■ **Work to do**
Copy exactly, please, the lines of the data from its start through the line containing "const CORNER_END_TURN = 24.5;".

■ **Source data**
########

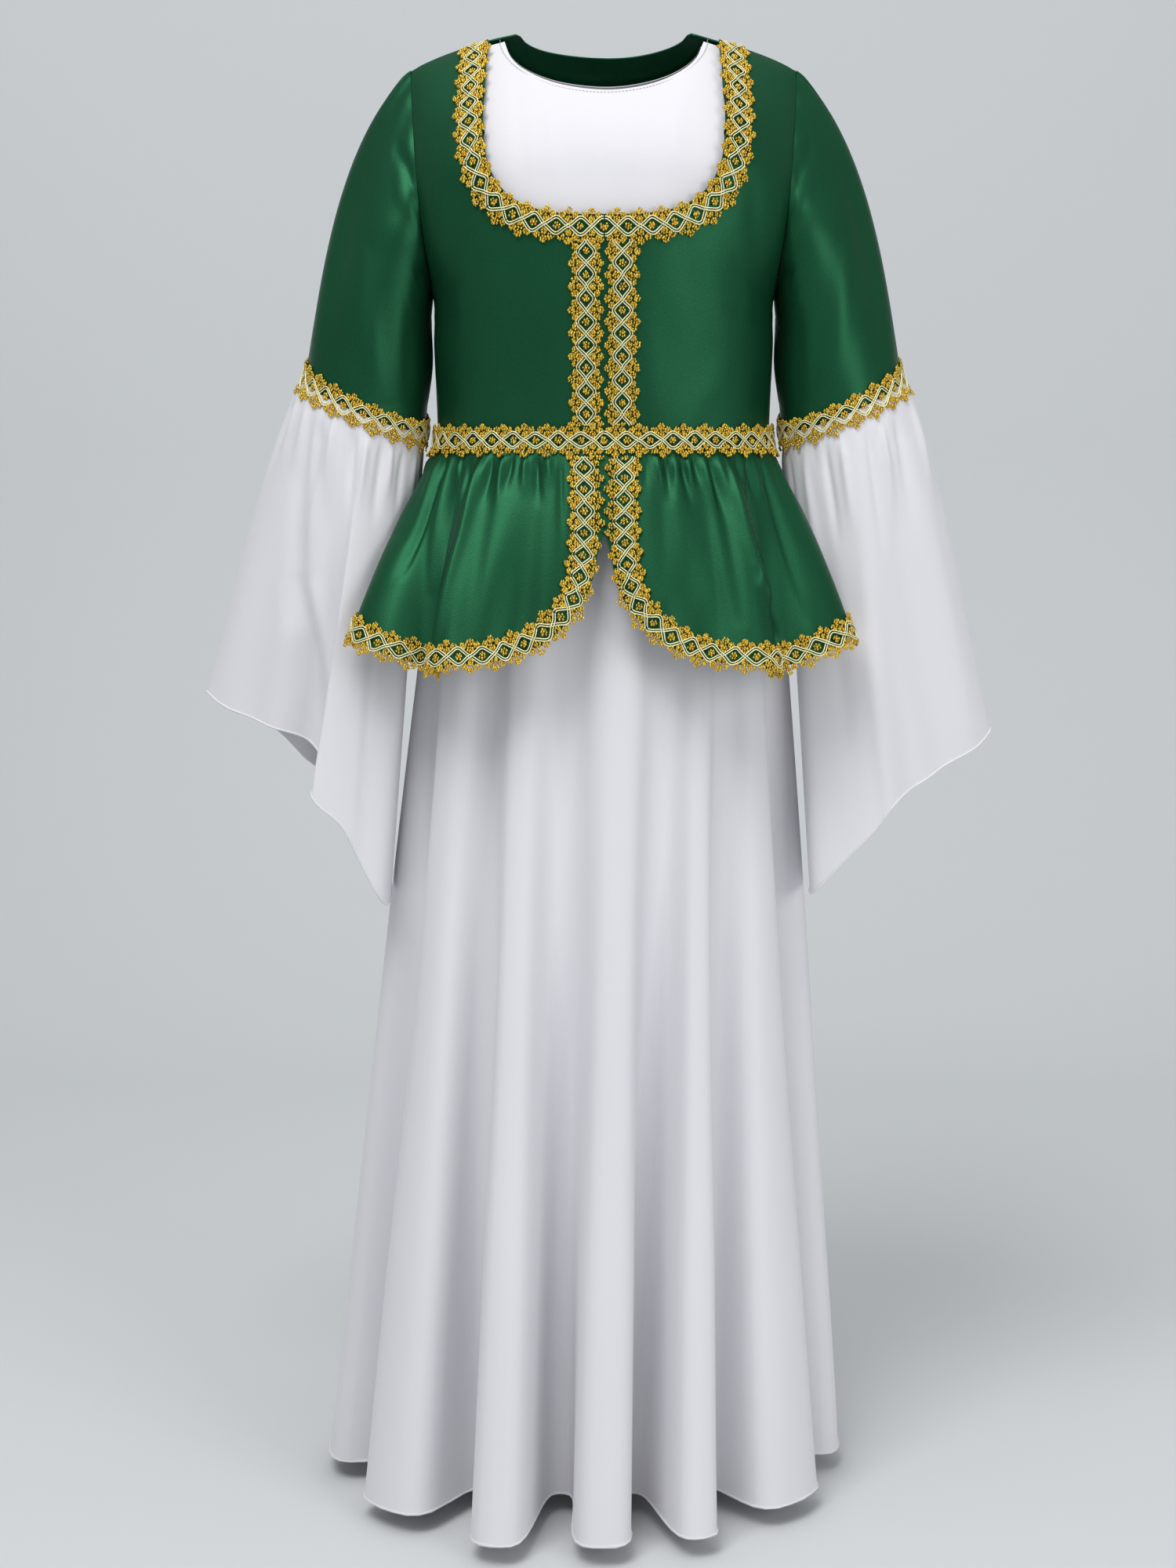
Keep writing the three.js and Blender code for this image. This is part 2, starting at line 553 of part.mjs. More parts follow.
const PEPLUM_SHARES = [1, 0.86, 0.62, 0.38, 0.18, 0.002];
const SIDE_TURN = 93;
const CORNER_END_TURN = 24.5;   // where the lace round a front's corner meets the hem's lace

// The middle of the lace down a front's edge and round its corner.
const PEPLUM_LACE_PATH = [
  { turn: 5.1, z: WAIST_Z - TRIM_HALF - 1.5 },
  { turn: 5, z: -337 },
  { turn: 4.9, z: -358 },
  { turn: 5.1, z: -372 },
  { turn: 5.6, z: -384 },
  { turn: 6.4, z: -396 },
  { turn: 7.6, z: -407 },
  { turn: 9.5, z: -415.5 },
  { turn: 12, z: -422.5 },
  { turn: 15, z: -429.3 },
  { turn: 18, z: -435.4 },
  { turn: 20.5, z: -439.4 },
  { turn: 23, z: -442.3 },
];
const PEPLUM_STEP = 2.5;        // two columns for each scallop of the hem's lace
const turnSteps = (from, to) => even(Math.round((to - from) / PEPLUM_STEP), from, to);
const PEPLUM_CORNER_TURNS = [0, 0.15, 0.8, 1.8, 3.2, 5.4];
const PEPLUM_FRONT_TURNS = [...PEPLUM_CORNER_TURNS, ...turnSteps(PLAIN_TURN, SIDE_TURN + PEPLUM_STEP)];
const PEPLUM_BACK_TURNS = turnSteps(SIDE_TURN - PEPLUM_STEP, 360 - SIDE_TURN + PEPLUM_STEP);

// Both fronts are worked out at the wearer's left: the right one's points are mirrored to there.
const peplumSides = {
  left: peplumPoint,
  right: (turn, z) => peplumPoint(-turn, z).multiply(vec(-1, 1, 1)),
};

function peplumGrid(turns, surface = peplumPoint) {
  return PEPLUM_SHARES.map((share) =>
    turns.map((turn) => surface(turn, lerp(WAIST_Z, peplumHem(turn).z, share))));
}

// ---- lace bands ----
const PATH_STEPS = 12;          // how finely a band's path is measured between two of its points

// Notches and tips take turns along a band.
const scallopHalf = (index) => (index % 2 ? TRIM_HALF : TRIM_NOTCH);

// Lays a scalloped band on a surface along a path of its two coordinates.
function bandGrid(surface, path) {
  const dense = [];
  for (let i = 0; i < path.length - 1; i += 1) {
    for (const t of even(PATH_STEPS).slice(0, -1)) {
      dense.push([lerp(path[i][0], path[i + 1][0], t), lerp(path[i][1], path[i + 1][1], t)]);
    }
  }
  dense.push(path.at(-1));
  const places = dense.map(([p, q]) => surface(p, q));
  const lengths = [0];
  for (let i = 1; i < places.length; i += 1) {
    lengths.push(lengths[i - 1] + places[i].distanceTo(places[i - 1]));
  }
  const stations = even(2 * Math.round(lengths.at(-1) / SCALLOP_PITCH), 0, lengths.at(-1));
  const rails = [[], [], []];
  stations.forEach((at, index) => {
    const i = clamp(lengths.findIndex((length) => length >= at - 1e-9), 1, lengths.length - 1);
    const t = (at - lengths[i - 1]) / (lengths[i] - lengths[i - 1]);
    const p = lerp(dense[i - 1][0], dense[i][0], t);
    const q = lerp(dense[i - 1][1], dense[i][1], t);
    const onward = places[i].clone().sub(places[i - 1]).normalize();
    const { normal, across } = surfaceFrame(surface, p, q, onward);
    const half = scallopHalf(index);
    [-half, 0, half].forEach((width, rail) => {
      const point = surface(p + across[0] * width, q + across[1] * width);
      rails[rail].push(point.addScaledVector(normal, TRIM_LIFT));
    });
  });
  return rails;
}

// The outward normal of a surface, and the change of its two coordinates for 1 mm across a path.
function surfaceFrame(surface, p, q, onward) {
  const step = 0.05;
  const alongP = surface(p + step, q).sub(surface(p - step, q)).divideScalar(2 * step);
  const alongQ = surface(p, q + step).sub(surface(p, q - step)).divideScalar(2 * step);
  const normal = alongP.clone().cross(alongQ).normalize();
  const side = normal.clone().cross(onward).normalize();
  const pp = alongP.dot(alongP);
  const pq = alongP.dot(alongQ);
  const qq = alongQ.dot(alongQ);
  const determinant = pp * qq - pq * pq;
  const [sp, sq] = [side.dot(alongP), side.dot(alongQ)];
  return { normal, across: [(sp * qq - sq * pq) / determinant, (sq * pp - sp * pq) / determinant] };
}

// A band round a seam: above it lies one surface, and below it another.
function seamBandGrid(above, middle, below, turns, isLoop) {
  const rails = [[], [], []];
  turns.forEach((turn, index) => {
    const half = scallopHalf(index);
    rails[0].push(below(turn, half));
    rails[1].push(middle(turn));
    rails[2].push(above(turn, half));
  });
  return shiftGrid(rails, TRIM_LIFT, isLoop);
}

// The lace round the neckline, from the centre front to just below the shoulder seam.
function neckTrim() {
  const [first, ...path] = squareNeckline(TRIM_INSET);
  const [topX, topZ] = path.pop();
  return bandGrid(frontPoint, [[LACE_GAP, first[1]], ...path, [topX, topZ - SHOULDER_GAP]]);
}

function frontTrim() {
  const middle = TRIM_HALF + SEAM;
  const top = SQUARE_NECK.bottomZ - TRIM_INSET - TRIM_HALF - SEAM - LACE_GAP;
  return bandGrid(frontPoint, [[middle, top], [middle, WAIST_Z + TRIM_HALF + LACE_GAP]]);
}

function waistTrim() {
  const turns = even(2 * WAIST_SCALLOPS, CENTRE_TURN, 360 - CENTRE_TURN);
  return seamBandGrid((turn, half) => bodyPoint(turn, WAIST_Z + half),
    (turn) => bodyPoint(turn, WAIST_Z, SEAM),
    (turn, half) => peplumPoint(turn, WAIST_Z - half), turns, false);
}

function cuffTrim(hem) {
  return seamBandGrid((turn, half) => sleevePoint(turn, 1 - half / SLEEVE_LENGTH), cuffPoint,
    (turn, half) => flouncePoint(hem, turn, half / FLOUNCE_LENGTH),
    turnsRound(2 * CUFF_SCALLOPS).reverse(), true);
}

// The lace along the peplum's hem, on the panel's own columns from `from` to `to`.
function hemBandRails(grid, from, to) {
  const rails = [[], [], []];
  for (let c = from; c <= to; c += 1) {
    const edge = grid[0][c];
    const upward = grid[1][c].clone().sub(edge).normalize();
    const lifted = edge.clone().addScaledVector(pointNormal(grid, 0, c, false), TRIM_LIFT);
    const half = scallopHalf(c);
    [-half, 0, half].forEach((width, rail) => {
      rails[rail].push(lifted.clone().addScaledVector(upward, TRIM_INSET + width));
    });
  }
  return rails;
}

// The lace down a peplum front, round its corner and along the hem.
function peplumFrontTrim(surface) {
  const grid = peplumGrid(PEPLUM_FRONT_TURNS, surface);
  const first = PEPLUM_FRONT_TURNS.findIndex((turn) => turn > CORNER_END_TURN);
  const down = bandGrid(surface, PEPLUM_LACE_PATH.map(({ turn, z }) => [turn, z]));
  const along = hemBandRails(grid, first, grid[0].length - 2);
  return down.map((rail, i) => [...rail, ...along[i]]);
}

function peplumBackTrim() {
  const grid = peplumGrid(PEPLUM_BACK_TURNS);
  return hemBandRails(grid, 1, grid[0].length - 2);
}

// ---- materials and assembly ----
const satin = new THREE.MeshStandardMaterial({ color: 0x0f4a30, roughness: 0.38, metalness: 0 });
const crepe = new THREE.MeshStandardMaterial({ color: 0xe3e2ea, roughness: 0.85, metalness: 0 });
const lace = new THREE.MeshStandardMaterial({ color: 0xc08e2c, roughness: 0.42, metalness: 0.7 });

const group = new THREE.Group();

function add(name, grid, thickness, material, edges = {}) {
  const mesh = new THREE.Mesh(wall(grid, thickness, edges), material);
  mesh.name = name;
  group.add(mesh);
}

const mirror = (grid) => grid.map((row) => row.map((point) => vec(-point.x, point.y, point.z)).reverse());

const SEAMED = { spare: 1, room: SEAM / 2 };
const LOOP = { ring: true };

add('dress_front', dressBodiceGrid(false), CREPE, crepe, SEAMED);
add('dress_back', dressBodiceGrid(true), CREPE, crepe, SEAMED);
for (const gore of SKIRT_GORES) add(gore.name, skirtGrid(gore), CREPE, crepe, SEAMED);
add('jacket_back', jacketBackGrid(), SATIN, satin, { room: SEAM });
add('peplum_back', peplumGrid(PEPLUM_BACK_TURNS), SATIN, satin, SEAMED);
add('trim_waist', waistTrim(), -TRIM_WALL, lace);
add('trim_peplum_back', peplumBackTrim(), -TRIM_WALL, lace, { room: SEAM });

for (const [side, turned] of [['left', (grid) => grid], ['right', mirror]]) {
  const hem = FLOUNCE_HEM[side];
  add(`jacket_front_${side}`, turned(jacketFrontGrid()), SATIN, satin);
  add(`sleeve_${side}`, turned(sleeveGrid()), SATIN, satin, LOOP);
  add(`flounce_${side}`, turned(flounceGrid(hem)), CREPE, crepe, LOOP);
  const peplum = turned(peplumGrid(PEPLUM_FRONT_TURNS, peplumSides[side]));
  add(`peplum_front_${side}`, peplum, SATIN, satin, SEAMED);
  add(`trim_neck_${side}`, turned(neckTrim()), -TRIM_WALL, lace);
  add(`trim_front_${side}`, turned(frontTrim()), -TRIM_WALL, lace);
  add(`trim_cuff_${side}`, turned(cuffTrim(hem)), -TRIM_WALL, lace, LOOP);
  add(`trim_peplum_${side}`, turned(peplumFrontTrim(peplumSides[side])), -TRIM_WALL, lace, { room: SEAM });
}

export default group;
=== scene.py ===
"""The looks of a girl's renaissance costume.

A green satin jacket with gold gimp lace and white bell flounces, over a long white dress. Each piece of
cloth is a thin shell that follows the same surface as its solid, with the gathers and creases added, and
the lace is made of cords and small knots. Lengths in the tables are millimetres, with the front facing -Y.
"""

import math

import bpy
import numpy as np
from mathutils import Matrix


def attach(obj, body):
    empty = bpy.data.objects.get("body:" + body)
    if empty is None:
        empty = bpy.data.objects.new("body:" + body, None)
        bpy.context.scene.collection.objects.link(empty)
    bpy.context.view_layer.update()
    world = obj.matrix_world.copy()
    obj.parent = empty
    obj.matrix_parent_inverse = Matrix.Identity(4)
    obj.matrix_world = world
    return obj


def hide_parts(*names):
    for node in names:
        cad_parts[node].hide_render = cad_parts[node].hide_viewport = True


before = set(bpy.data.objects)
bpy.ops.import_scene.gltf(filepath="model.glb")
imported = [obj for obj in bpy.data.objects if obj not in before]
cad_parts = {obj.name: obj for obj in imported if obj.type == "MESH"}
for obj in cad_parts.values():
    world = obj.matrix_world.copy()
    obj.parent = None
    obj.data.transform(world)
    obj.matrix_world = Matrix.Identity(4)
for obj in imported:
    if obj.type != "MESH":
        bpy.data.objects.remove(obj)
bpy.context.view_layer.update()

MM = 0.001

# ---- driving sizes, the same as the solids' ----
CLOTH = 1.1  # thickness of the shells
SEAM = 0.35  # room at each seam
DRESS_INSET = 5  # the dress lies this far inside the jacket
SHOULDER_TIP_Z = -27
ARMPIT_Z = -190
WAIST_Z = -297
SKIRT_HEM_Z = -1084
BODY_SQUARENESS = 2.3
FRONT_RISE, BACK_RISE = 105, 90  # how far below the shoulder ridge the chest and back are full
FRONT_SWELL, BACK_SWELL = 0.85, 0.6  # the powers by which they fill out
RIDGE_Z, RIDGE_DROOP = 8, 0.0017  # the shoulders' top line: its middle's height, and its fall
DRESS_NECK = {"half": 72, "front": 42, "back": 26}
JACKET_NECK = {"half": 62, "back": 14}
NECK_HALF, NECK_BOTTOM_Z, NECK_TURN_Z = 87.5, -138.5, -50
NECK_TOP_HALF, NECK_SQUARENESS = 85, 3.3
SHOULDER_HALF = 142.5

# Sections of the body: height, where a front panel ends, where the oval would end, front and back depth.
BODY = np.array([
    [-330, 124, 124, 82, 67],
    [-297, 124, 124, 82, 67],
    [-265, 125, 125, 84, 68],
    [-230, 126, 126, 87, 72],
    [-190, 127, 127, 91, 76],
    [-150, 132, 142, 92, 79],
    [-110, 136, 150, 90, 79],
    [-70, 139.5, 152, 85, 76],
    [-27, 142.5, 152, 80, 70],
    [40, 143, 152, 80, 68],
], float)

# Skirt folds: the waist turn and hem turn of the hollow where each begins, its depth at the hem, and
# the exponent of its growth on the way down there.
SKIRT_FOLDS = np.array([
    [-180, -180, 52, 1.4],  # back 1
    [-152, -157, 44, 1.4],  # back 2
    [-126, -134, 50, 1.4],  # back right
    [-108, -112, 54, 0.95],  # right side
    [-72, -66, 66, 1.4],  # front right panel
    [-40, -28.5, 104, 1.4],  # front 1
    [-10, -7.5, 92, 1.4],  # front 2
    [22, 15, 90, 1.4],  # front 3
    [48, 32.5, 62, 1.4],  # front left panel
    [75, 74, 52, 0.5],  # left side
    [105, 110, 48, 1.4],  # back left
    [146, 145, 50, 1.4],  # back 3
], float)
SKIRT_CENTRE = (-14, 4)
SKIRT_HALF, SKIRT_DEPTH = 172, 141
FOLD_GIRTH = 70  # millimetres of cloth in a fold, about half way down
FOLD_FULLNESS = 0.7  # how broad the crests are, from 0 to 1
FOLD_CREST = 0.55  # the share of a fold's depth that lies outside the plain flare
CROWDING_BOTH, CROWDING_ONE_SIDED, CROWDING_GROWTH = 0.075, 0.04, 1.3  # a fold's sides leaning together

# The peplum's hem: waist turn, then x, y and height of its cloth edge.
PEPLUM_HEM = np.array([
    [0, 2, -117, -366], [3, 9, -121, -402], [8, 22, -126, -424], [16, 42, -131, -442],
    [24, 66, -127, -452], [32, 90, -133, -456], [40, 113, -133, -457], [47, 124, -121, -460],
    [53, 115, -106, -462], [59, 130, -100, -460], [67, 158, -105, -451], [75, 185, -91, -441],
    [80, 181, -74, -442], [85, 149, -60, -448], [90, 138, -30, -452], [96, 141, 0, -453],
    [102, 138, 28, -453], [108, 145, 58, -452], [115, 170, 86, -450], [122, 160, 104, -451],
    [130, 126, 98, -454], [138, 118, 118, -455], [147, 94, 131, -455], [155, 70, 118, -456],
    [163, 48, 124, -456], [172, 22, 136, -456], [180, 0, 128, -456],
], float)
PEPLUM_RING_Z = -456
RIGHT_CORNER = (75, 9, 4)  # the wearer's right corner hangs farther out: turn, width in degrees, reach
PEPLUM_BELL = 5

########

■ **Task response**
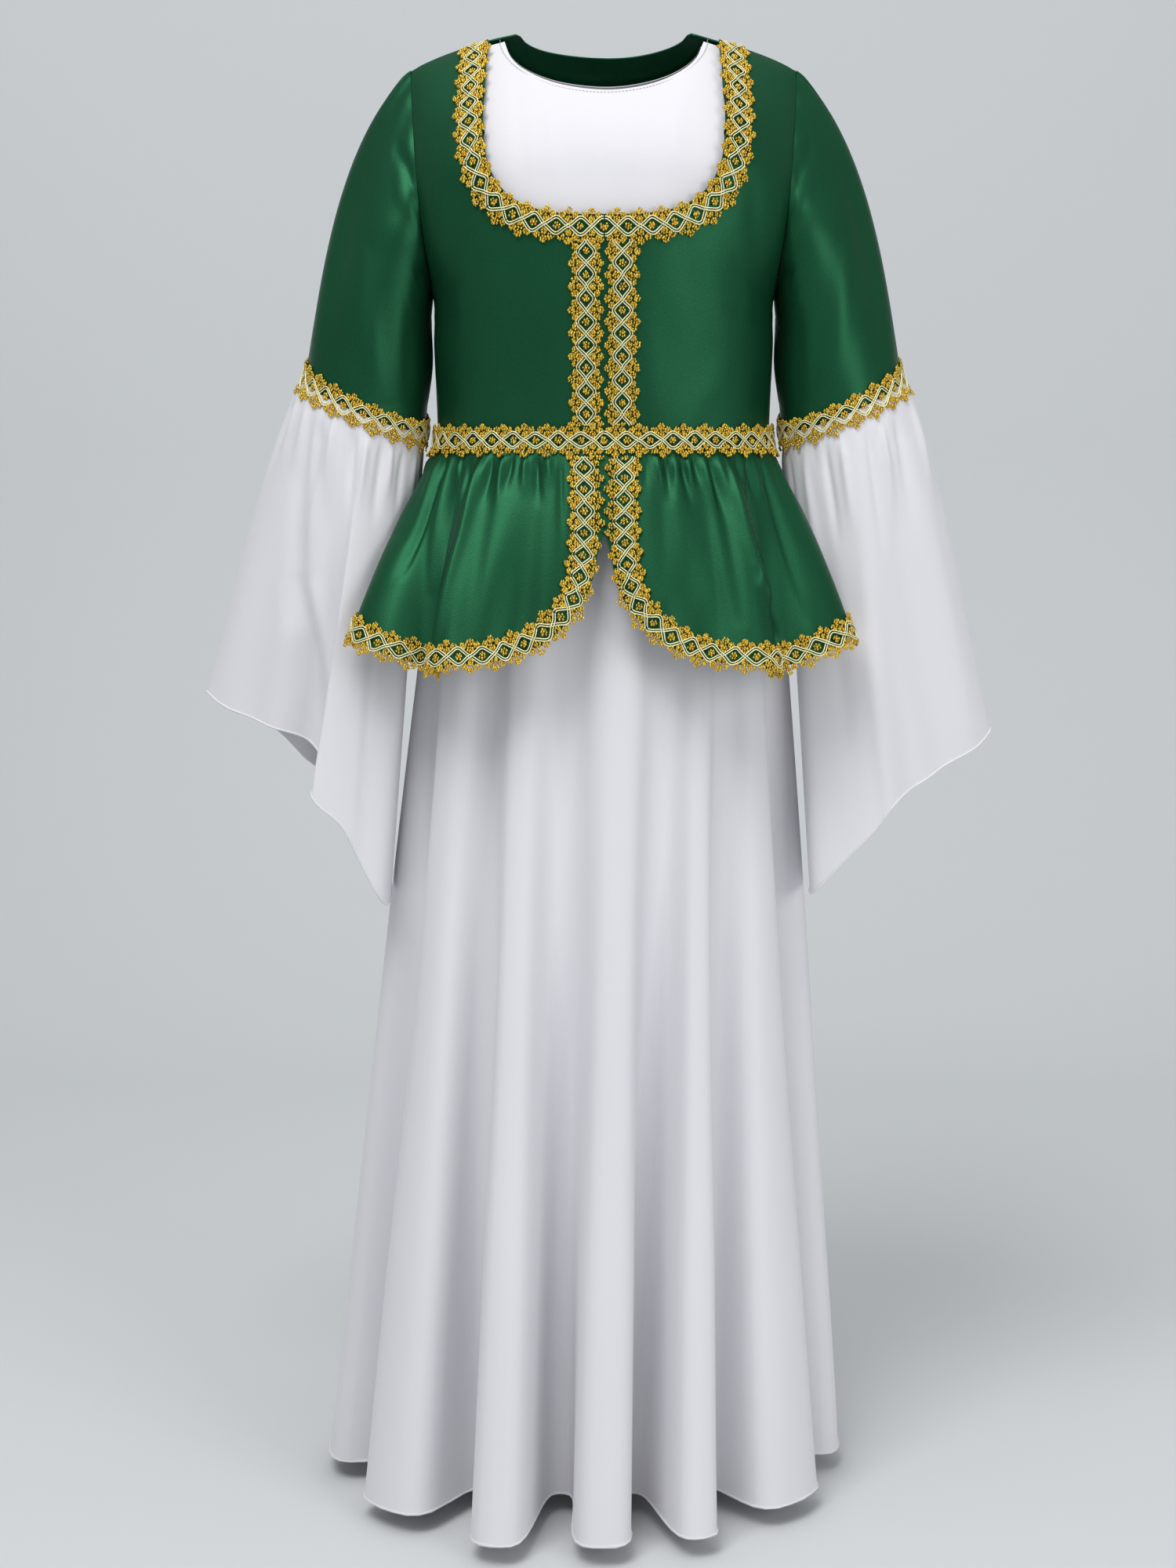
Keep writing the three.js and Blender code for this image. This is part 2, starting at line 553 of part.mjs. More parts follow.
const PEPLUM_SHARES = [1, 0.86, 0.62, 0.38, 0.18, 0.002];
const SIDE_TURN = 93;
const CORNER_END_TURN = 24.5;   // where the lace round a front's corner meets the hem's lace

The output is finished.